Incorporating ICU within an existing project
Additional include directories:
- $(ICU)\include
Additional library directories:
- $(ICU)\lib
Link with:
- debug: icuucd.lib icuind.lib
- release: icuuc.lib icuin.lib
Make certain these DLLs are present with your executable:
- debug: icuuc34d.dll icuin34d.dll icudt34.dll
- release: icuuc34.dll icuin34.dll icudt34.dll
CEGUI's ICU
IBM's ICU provides many features to support internationalisation. The class I've created encapsultes some (not all) of these features.
Locale
A Locale describes the rules in effect within a country for a specific language. These rules specify the formatting of currencies, numeric values, dates, and others. Unfortunately these rules do not take into consideration the modifications that may have been applied within the Regional Settings of Window's Control Panel. However most functions accept a formatting mask. This allows applications to recreate some of the features of the control panel, allowing users to specify their desired formats.

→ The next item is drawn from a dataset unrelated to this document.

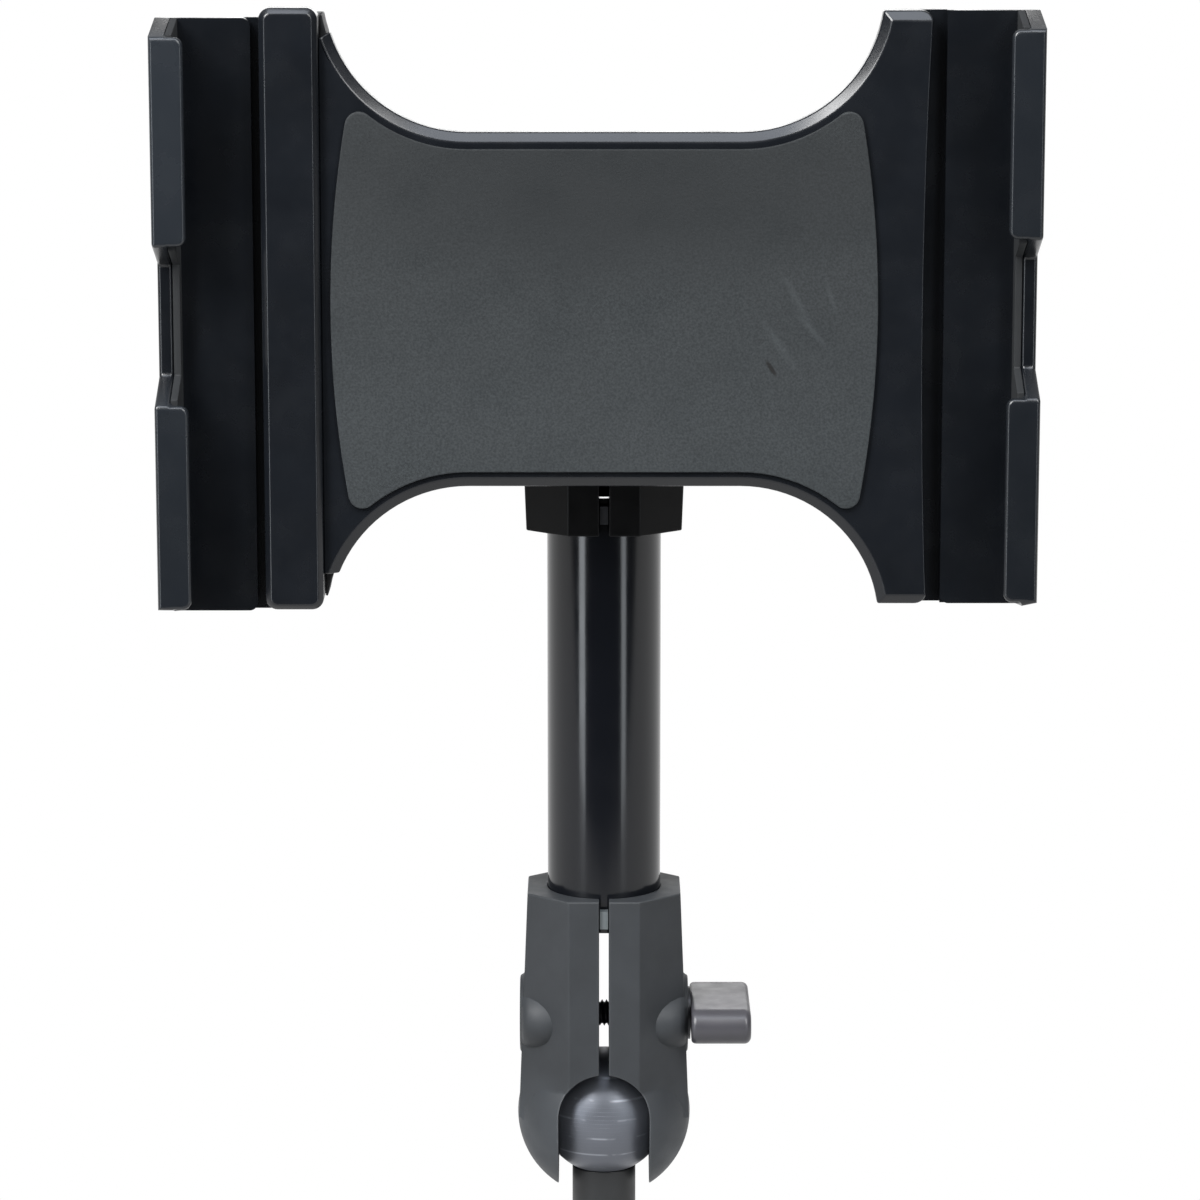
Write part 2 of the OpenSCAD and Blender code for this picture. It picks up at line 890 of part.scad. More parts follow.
module right_jaw() {
  color(black)
    translate([0, 0, high_z])
      difference() {
        union() {
          jaw_channel(fixed_floor_x, fixed_wall_x);
          span([fixed_flange_x, base_back_y, -jaw_half_h],
            [fixed_floor_x + 4, flange_back_y, jaw_half_h]);
          span([fixed_floor_x, floor_y + 1, -jaw_half_h],
            [fixed_floor_x + 4, flange_back_y, jaw_half_h]);
        }
        at_fixed_screws()
          rod_along_y(base_back_y, big, small_screw_d / 2);
      }
}

module right_liner() {
  color([0.15, 0.15, 0.16])
    translate([0, 0, high_z])
      liner_strip(fixed_wall_x);
}

// Places the sliding jaw's children, which mirror the fixed jaw's
module at_slide() {
  translate([0, 0, high_z - slide_drop])
    mirror([1, 0, 0])
      children();
}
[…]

The setLocale() and setCurrency() functions will configure the class to adopt the rules specified by the specified language, country, and currency.
formatNumber
The formatNumber() function formats a numeric value given the specified mask. Three versions are available. The versions accepting a CEGUI::String has been customised to allow large numbers to be formatted: numbers having up to 18 integers and 7 decimals. The current implementation of this function is limited to accepting a single format for positive numbers. If the numeric value to be formatted is negative then a negative sign will precede the formatted value. However it is impossible to format a negative value within parentheses: formatting -1234.56 to (1,234.56).
numberToText
The numberToText() function converts a numeric value into a textual representation. For example the numeric value 123 is converted into "one hundred twenty-three" in english and "cent vingt-trois" in french.
numberToOrdinal
The numberToOrdinal() function converts a numeric value into an ordinal representation. Form example the numeric value 1 is converted into "1st" in english. Support for other languages is either buggy or lacking (or I have improperly coded this feature).
formatText
The formatText() function will parse a numeric value and sprinkle digits into the slots specified by the formatting mask. A North American telephone number of "12223334444" can be formatted into "1 (222) 333-4444" with the mask "0 (000) 000-0000". This non-localised function accepts three format specifier. A "0" represents a forced digit. If the numerical value possesses a digit at that position then the digit will be displayed, otherwise the place holder character(s) will be used. A "#" represents a potential digit. If the numerical value possesses a digit at that position the the digit will be displayed, otherwise nothing is displayed. Finally the apostrophe "'" allows the mask to specify the characters "0", "#", or "'", rather than using them as format specifiers.
formatCurrency
The formatCurrency() function will format a numerical value according to the currently configured locale and currency. It will NOT convert the monetary value of one currency to another.
formatDateTime
The formatDateTime() function will format a date, time, or date/time given the specified mask. The UDate variable type is a double. According to IBM's documentation "A UDate value is stored as UTC time in milliseconds, which means it is calendar and time zone independent. UDate is the most compact and portable way to store and transmit a date and time." However I have found that attempting to specify a date AND time within the UDate data type results in imprecisions of up to 1 minute 47 seconds. My solution is to use two UDate data variables, one to hold a date and another to hold a time.
localToGmt and gmtToLocal
The localToGmt() and the gmtToLocal() functions convert a date and a time between a local and a GMT value.
CeguiStringToDateTime
The CeguiStringToDateTime() function will parse a string specifying a date or a time into it's corresponding UDate value. Although it is possible to parse a string containing both a date and a time the resulting UDate value will be inaccurate, varying from its intended value by up to 1 minute 47 seconds. A better approach is to keep the date and time separated.